#### PROVIDED RECORDS ####
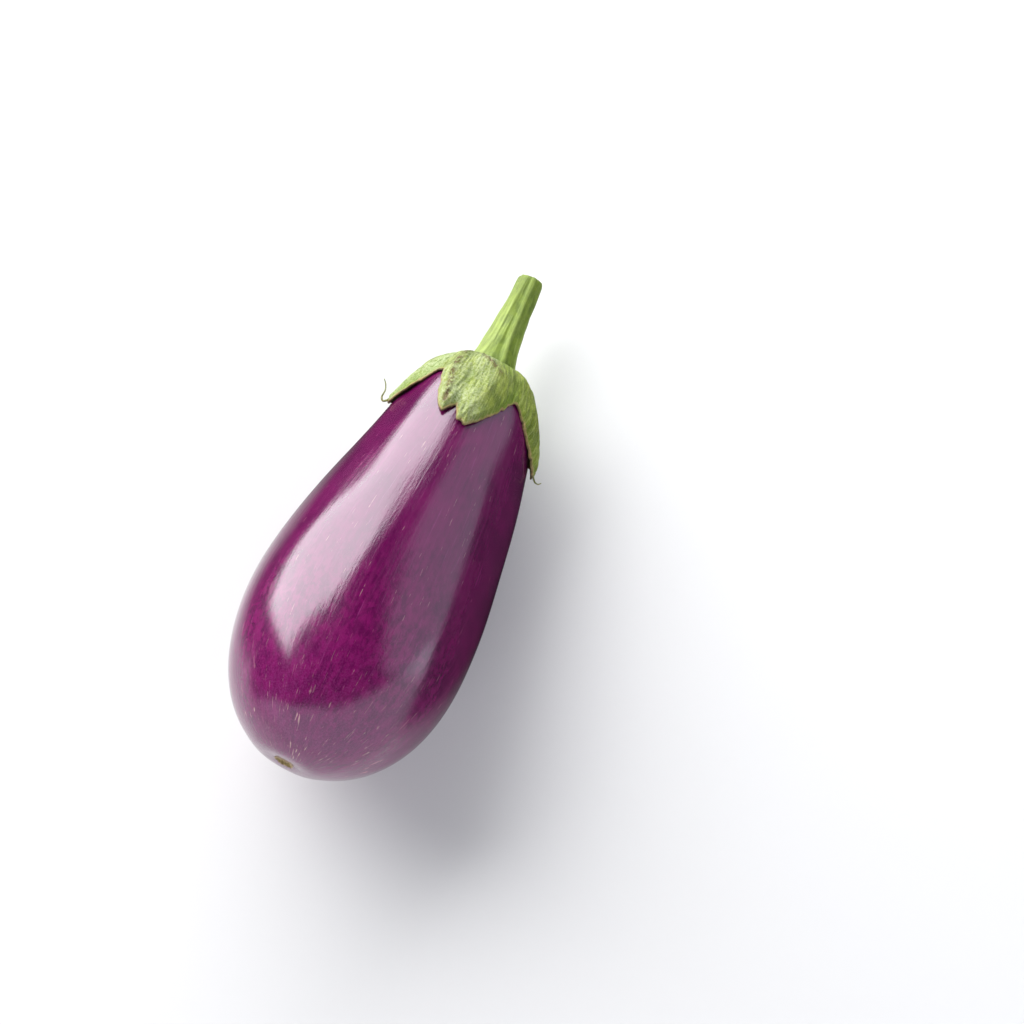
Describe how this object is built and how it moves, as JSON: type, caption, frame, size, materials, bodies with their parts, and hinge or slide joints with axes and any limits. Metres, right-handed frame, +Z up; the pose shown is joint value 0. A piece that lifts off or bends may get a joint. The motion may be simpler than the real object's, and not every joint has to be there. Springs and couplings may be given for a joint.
{
  "type": "eggplant",
  "caption": "Whole elongated eggplant lying on its side: glossy purple fruit with a fuller blossom end, green calyx with pointed sepals and a cut stem.",
  "frame": {"origin": "middle of the underside of the whole part's box, on the surface that the fruit lies on", "axes": "+Z up; +X along the fruit from the blossom end to the cut stem; +Y to the side that the blossom scar leans to"},
  "size_m": [0.205, 0.085, 0.0857],
  "materials": {
    "purple_skin": "glossy waxy skin, deep purple with fine lengthwise streaks",
    "scar_cork": "dry matt cork, tan",
    "calyx_green": "matt downy leaf, green with brown rough ridges",
    "stem_green": "satin green rind with pale lengthwise ribs"
  },
  "bodies": {
    "root": {"fruit": "purple_skin", "blossom_scar": "scar_cork", "calyx": "calyx_green", "stem": "stem_green"}
  },
  "joints": []
}
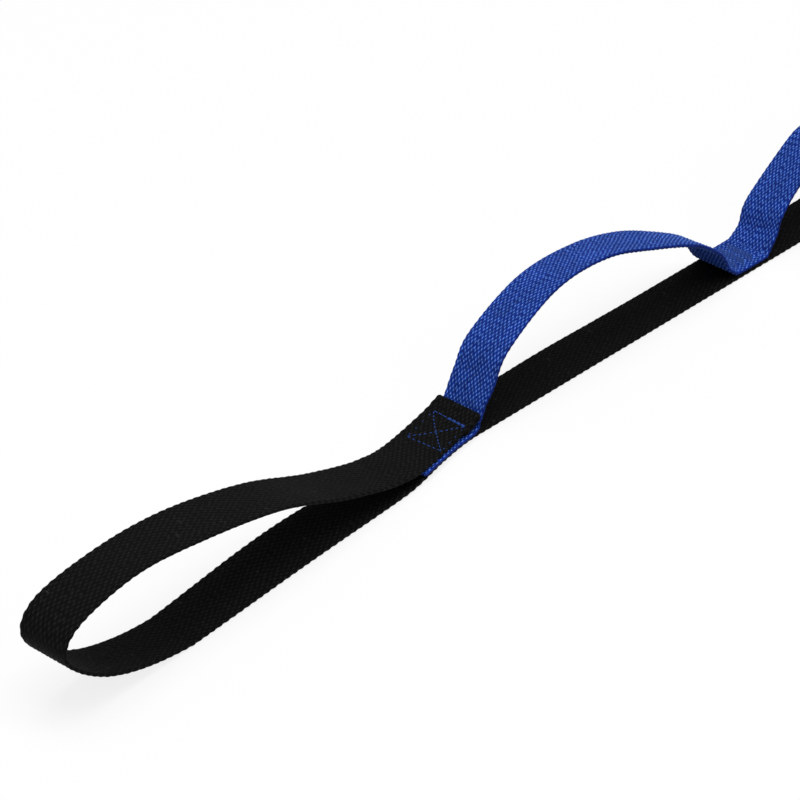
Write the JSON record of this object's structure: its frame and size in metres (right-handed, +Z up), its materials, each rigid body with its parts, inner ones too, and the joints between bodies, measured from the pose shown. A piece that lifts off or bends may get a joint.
####
_WHAT IS BEING ASKED_: In the material above, find the lines that contain "from" and show them.

_ANSWER TO THE TASK_:
  "frame": {"origin": "middle of the underside of the whole part's box, on the surface that the fruit lies on", "axes": "+Z up; +X along the fruit from the blossom end to the cut stem; +Y to the side that the blossom scar leans to"},
Write the JSON record of this object's structure: its frame and size in metres (right-handed, +Z up), its materials, each rigid body with its parts, inner ones too, and the joints between bodies, measured from the pose shown. A piece that lifts off or bends may get a joint.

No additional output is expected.